NCI’s Harvey claims revenues from the $11-per-head park will turn NCI into a “major philanthropic organization to help kids and work with families.” Asked to detail his philanthropic intentions, the NCI board member boomed that the park outline was supported by three D.C. mayors (Washington, Kelly, and Barry), the D.C. Council, schools, churches, ANCs and residents. But Boone and others remain skeptical of Harvey’s claims.
“I hear this man saying he’ll create 1,700 to 2,400 jobs under a five-acre roof, say he’ll simultaneously develop and clean up the river…when he hasn’t picked up one styrofoam cup out there,” Boone told ANC 6A June 14. “We have enough virtual reality, we want earth reality,” he opined, noting that the city’s west side has spacious, tree-filled parks, while Anacostia neighborhoods have been whittled away by greedy developers in the past three decades.
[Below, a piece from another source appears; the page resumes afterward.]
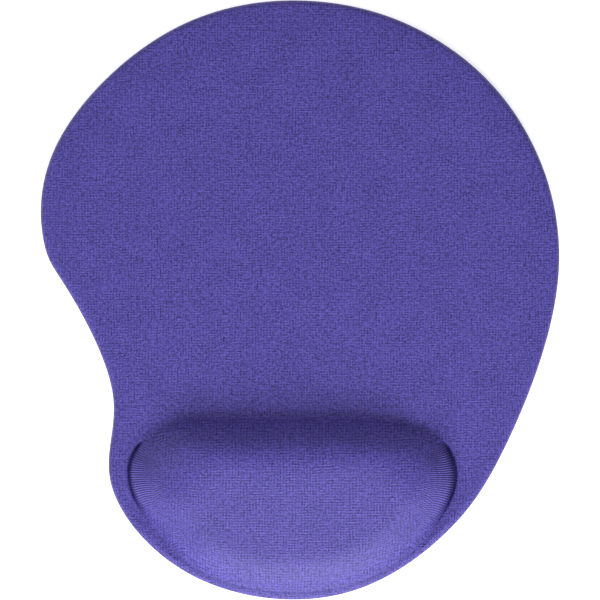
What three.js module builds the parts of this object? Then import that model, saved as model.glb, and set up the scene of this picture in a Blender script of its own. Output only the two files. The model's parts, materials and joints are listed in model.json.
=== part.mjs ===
// A mouse pad with a built-in gel wrist rest, 260 x 225 x 20 mm, as a stack of bonded layers.
// From the desk up: a rubber base sheet, its bond film, a foam board with a shallow seat, the bond film
// of the gel pouch, the pouch itself (lower film, gel, domed upper film), the cover's bond film, and a
// stretch knit cover that rolls over the rim and is turned under as a hem around the base sheet.
// Millimetres. +X is the user's right, +Y points away from the user, +Z is up. The origin is on the
// desk, at the middle of the pad's length and width.
import * as THREE from "three";

// Overall size
const PAD_LENGTH = 260;
const PAD_WIDTH = 225;
const PAD_THICKNESS = 5;
const REST_RISE = 15.5;

// Layers, from the desk up. A glue line of clear space is left between neighbours.
const BASE_THICKNESS = 0.8;
const BOND_FILM_THICKNESS = 0.15;
const COVER_THICKNESS = 0.8;
const POUCH_FILM_THICKNESS = 0.25;
const GLUE_LINE = 0.05;

// Rim and hem
const RIM_ROLL = 2.6;
const RIM_WIDEST_Z = 2;
const HEM_UNDERSIDE_Z = 0.2;
const HEM_WIDTH = 5;
const HEM_TO_BASE_GAP = 0.4;

// Pouch
const FLANGE_WIDTH = 1.2;
const SEAT_CLEARANCE = 0.4;
const SEAT_DEPTH = 0.8;
const GEL_INSET = 3;

// Top of the rest: level as far as the ridge, then sloping down towards the user
const RIDGE_Y = -70;
const TOP_SLOPE = Math.tan(THREE.MathUtils.degToRad(9));
const RIDGE_SOFTNESS = 3.5;

// Edge of the rest, one kind for each way that it faces. A wall of the given width rises as
// (1 - (1 - u) ^ bulge) ^ steepness, u being the share of the width, after a fillet at its foot.
const EDGE_KINDS = {
  back: { width: 17.5, bulge: 2.5, steepness: 1, fillet: 1.2 },
  front: { width: 15, bulge: 2.8, steepness: 1, fillet: 1.6 },
  left: { width: 26, bulge: 1.6, steepness: 0.45, fillet: 0.1 },
  right: { width: 19, bulge: 2.2, steepness: 0.65, fillet: 0.1 },
};

// The slack back corners: which way the outline faces at each, and how deep and far it is let down
const CORNERS = [
  { facing: new THREE.Vector2(-0.7, 0.7), drop: 0.45, reach: 16 },
  { facing: new THREE.Vector2(0.7, 0.7), drop: 0.36, reach: 17 },
];

// Cages of the two closed outlines, anticlockwise, which a cubic B-spline follows
const PAD_CAGE = [
  [121, 12], [102, 77], [64, 115], [13, 134], [-56, 127], [-116, 67], [-112, 18],
  [-105, 13], [-73, -45], [-92, -77], [-52, -126], [19, -135], [66, -102], [88, -71],
];
const REST_CAGE = [
  [68, -68], [55, -49], [-34, -52], [-54, -50], [-75, -64],
  [-74, -85], [-60, -101], [-40, -126], [31, -130], [68, -88],
];
const REST_CENTRE = new THREE.Vector2(-3, -84);

// The Y share of the outline's normal between which an end turns into the back, or into the front
const BACK_SPAN = [0.4, 0.99];
const FRONT_SPAN = [0.3, 0.85];

// Mesh steps
const AROUND = 72;
const OUTLINE_STEPS = 720;
const RIM_ANGLES = [-90, -45, 0, 30, 60, 90].map((angle) => THREE.MathUtils.degToRad(angle));
const WALL_INSETS = [0, FLANGE_WIDTH, GEL_INSET, 7, 13];
const DOME_SHARES = [0.35, 0.7];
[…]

“What are we gonna leave our kids? A theme park? Where you pay 10 bucks a head to perpetuate the exploitation [of the city’s poor]?” Boone asked. The land in question “is a jewel waiting to be polished.” Kingman Park Civic Association President Frazer Walton doubts Harvey’s sincerity. “He said [it would be a] “small project’ that would also be a boon to city coffers, but you can’t have your cake and eat it too. No real impact study is going to show what would happen to the river and the land,” Walton notes. Some 3.3 million visitors would patronize the park yearly, according to D.C. estimates (Disney’s failed Prince William County, Va., park was expected to draw 6 million annually). The attraction would be open daily from 11 a.m. to 10:30 p.m., except on Redskins’ game days at nearby RFK Stadium.
Shepard, Boone, and Kingman Park’s Walton gripe that the bill strips federal environmental protection from the land, and substitutes the weaker D.C. flora, fauna, and river-preservation policies. Theme park opponents are interested in development, but only the type that produces a nature center, foot trails, camping areas, and a small boat dock, with no provisions for a “dynamic motion theater.”